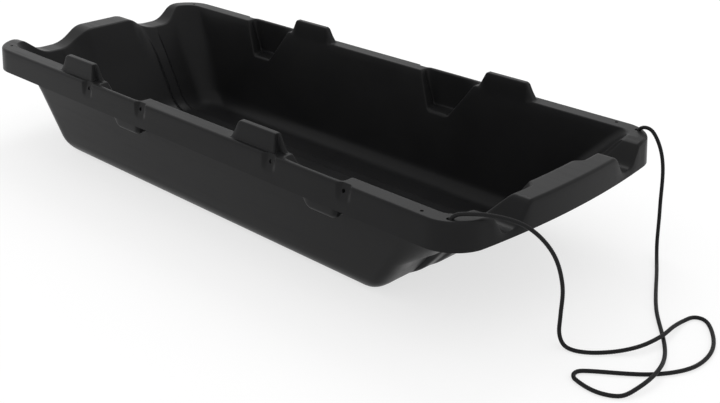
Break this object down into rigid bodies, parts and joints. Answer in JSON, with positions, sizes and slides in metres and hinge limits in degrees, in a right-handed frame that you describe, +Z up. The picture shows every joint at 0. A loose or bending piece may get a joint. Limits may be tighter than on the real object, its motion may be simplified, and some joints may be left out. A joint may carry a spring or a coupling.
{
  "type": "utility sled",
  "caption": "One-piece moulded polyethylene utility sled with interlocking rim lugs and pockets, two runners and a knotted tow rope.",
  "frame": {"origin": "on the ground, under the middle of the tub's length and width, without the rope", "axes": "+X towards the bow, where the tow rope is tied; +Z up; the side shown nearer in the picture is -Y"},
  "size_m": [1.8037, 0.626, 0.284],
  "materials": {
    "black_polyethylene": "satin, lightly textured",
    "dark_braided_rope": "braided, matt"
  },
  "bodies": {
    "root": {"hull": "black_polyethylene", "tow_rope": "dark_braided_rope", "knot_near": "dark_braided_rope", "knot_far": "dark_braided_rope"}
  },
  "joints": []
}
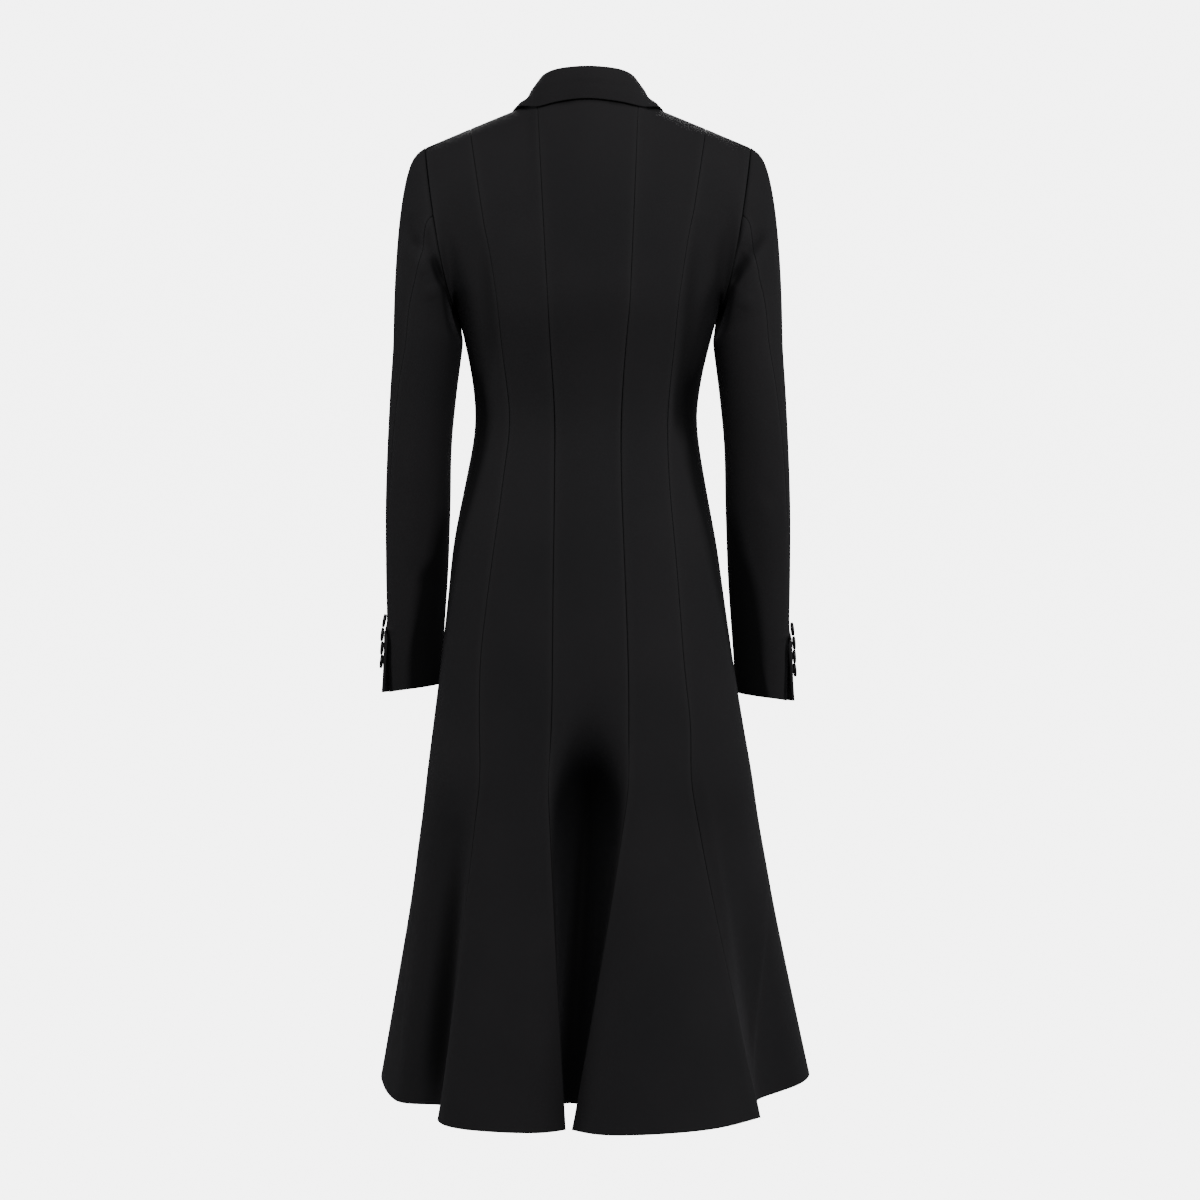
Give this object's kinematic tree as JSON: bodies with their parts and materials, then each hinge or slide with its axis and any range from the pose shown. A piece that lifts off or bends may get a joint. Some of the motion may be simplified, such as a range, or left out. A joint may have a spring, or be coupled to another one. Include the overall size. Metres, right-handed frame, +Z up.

DIRECTIONS FOR THIS TASK. Copy every record exactly, with nothing added or dropped.

COMPLETE ANSWER.
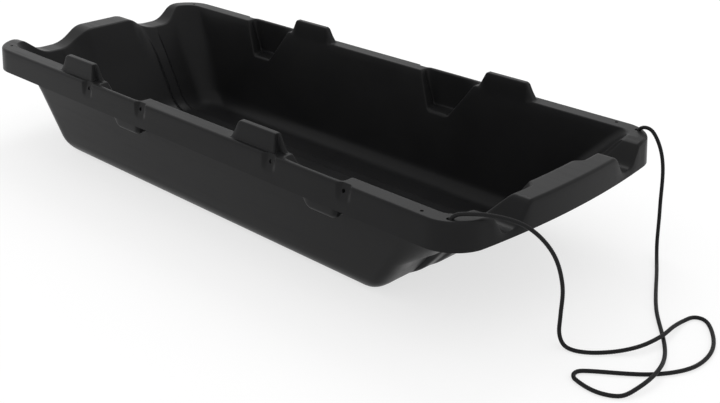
Break this object down into rigid bodies, parts and joints. Answer in JSON, with positions, sizes and slides in metres and hinge limits in degrees, in a right-handed frame that you describe, +Z up. The picture shows every joint at 0. A loose or bending piece may get a joint. Limits may be tighter than on the real object, its motion may be simplified, and some joints may be left out. A joint may carry a spring or a coupling.
{
  "type": "utility sled",
  "caption": "One-piece moulded polyethylene utility sled with interlocking rim lugs and pockets, two runners and a knotted tow rope.",
  "frame": {"origin": "on the ground, under the middle of the tub's length and width, without the rope", "axes": "+X towards the bow, where the tow rope is tied; +Z up; the side shown nearer in the picture is -Y"},
  "size_m": [1.8037, 0.626, 0.284],
  "materials": {
    "black_polyethylene": "satin, lightly textured",
    "dark_braided_rope": "braided, matt"
  },
  "bodies": {
    "root": {"hull": "black_polyethylene", "tow_rope": "dark_braided_rope", "knot_near": "dark_braided_rope", "knot_far": "dark_braided_rope"}
  },
  "joints": []
}
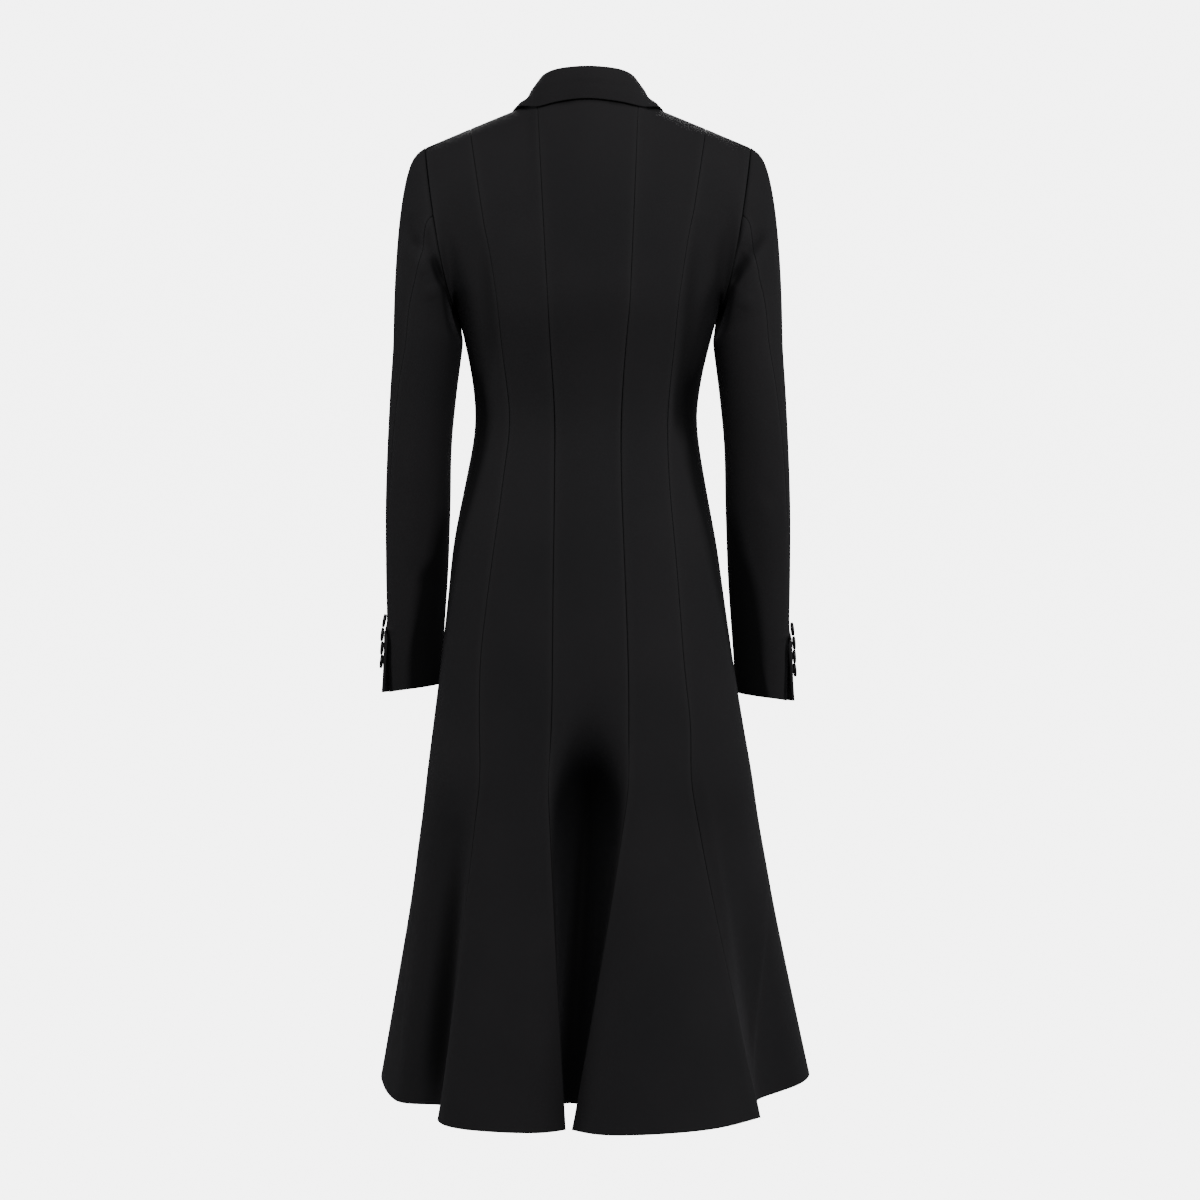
Give this object's kinematic tree as JSON: bodies with their parts and materials, then each hinge or slide with its axis and any range from the pose shown. A piece that lifts off or bends may get a joint. Some of the motion may be simplified, such as a range, or left out. A joint may have a spring, or be coupled to another one. Include the overall size. Metres, right-handed frame, +Z up.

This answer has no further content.